Однако сие оказалось верно лишь наполовину. Сперва Сисенанд ощутил охлаждение к недавней своей подруге, познав прелести охоты. Амальда утешилась, полюбив бродить одна в дебрях острова. В непогоду же ей приходилось укрываться в стенах замка, воздвигнутого колдунами на том месте, где девятнадцать лет назад они сошлись, хвастаясь друг перед другом своими творениями. Амальда испрашивала у отца каких-либо развлечений, хоть чего-либо, на чем мог отдохнуть ее глаз, и Билимер перенес на остров чудеснейшие картины со всего света, чтобы утешить свое дитя. Давать ей в руки книги он не решился из опасений, что девушка воспылает ненужной и бесплодной жаждой недоступного.
Амальда казалась более чем удовлетворенной полученными в свое безраздельное пользование предметами искусства: живопись ее развлекала с утра до вечера. Билимер не интересовался, как, в точности, дочь его проводит свои дни, если только она не нарушает его собственных занятий. Она не нарушала.
Герминафрид же оставался не менее удовлетворен: Сисенанд уже проявлял недвусмысленные признаки любовного томления, что, тем не менее, не мешало ему охотиться день ото дня все лучше.
Исследуя остров, вооруженный луком Сисенанд обнаружил множество укромных мест, которые возжелал показать своей возлюбленной. А вместе с тем увидел немало прекрасных, гордых животных, которых намеревался изловить. Однако Амальду все это оставляло равнодушным. Она проводила утра, дни и вечера среди своих картин, точно зачарованная. Особенно манил ее портрет графини Урсулетты д’Амбинье. Амальда воображала, что это была за барышня, и пыталась представить, какую жизнь она вела. По своей наивности Амальда воображала графиню жительницей такого же дикого места, как остров Уфрарим. Она представляла, как юная графиня бегает босой, собирая плачущие росой цветы поутру, а ночью засыпает под щебет птиц. Амальда чувствовала желание поделиться с кем-нибудь своими фантазиями. Сисенанд остался глух, как сама Амальда – к его охотничьим приключениям, и девушка обратилась к отцу. Билимер мог лишь сдержанно ответить, что графиня Урсулетта умерла в юном возрасте – едва ли ровесницей самой Амальде – и попросил дочь более о том не думать.

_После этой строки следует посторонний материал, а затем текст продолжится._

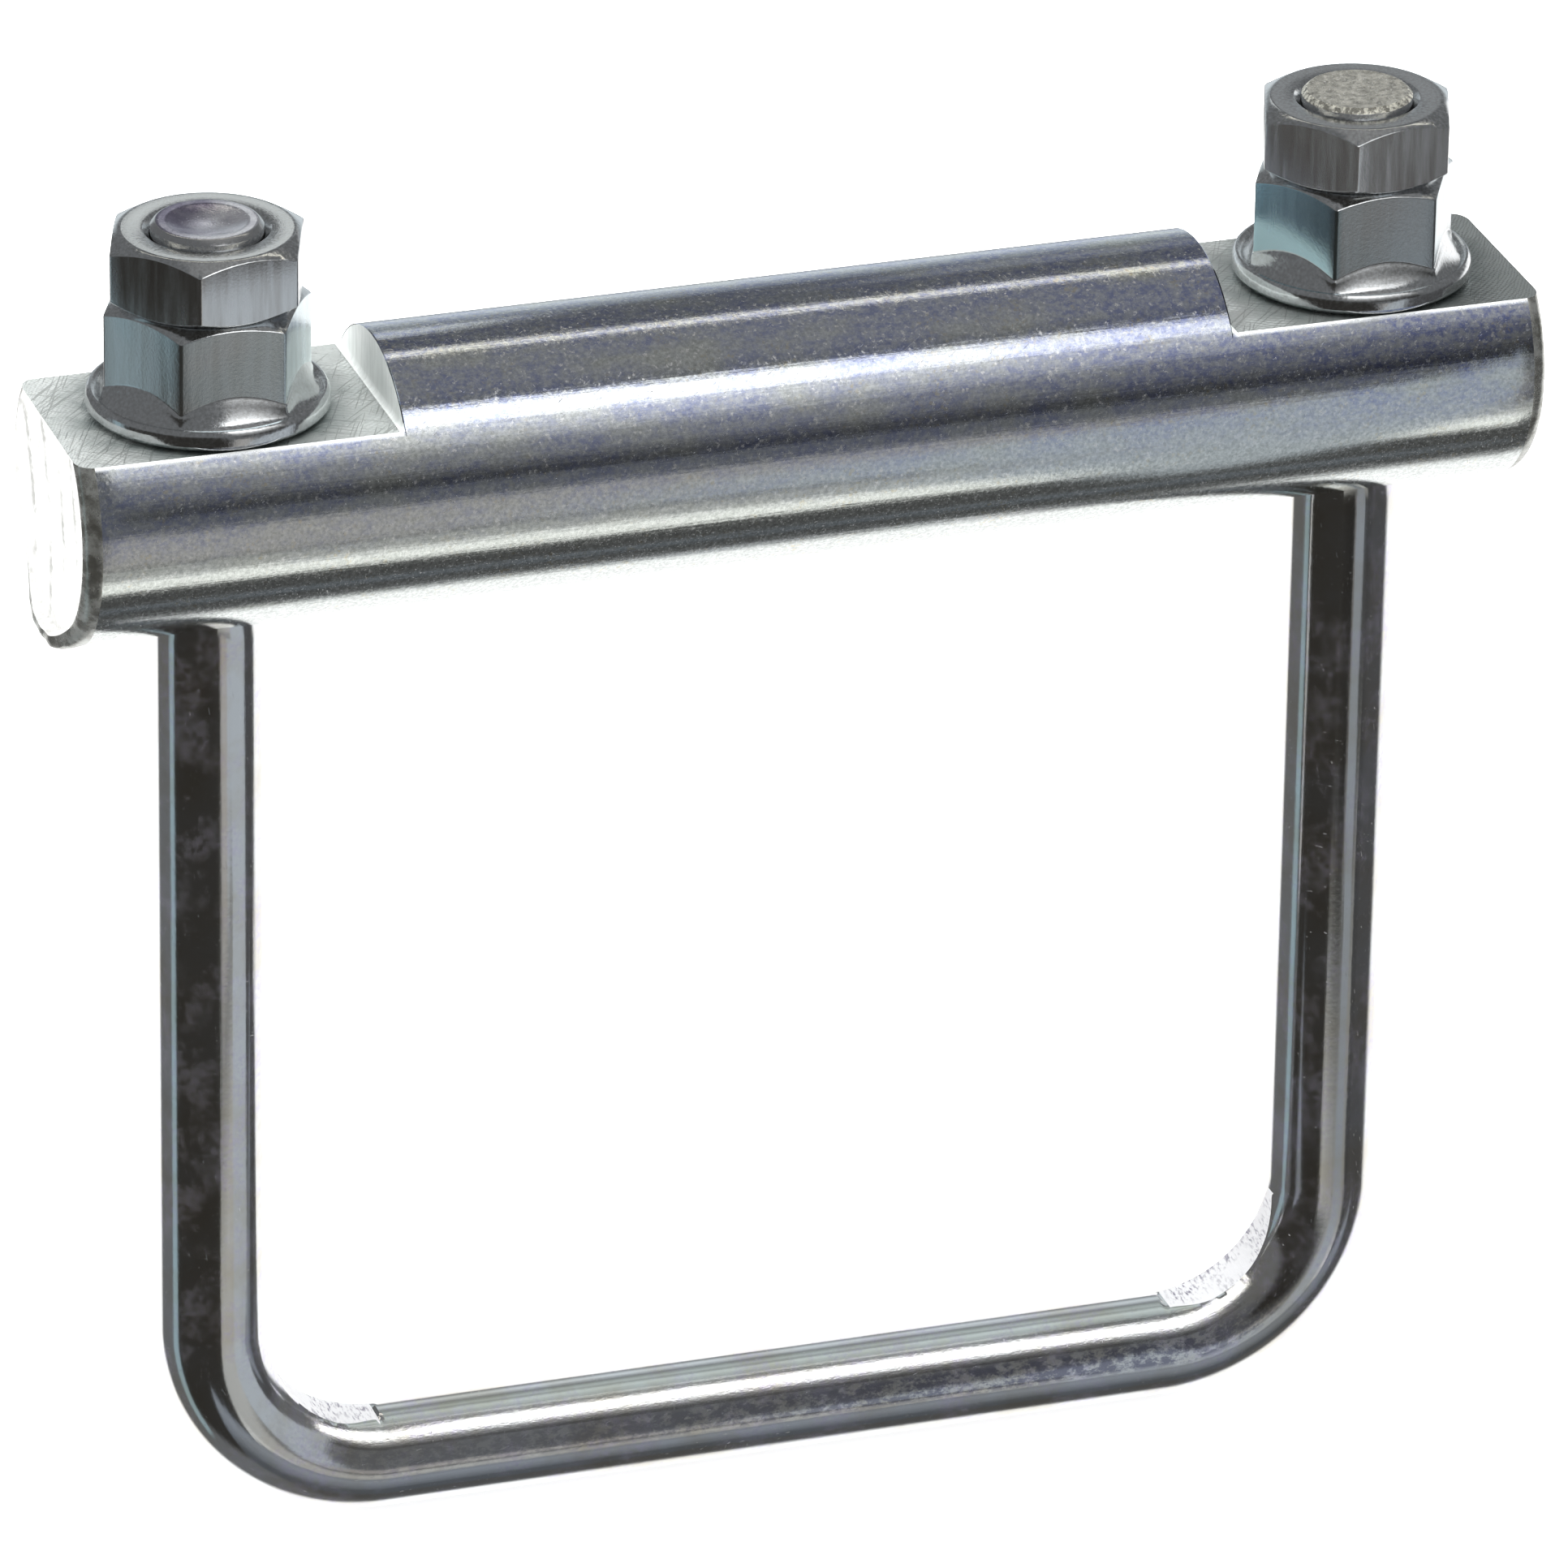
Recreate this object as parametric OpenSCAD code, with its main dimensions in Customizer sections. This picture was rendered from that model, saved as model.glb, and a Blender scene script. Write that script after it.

С тех пор, все потеряло в глазах Амальды прежнюю прелесть. Ни картины, ни замок, ни самый пышущий жизнью остров больше не будили в ней радости. Амальда порой не понимала сама, сидит она в саду или же в своих покоях – мир погрузился для нее во тьму. Она могла думать только о смерти, смерти как таковой и том, сколь рано постигла печальная участь прекрасную, несомненно, добрую Урсулетту.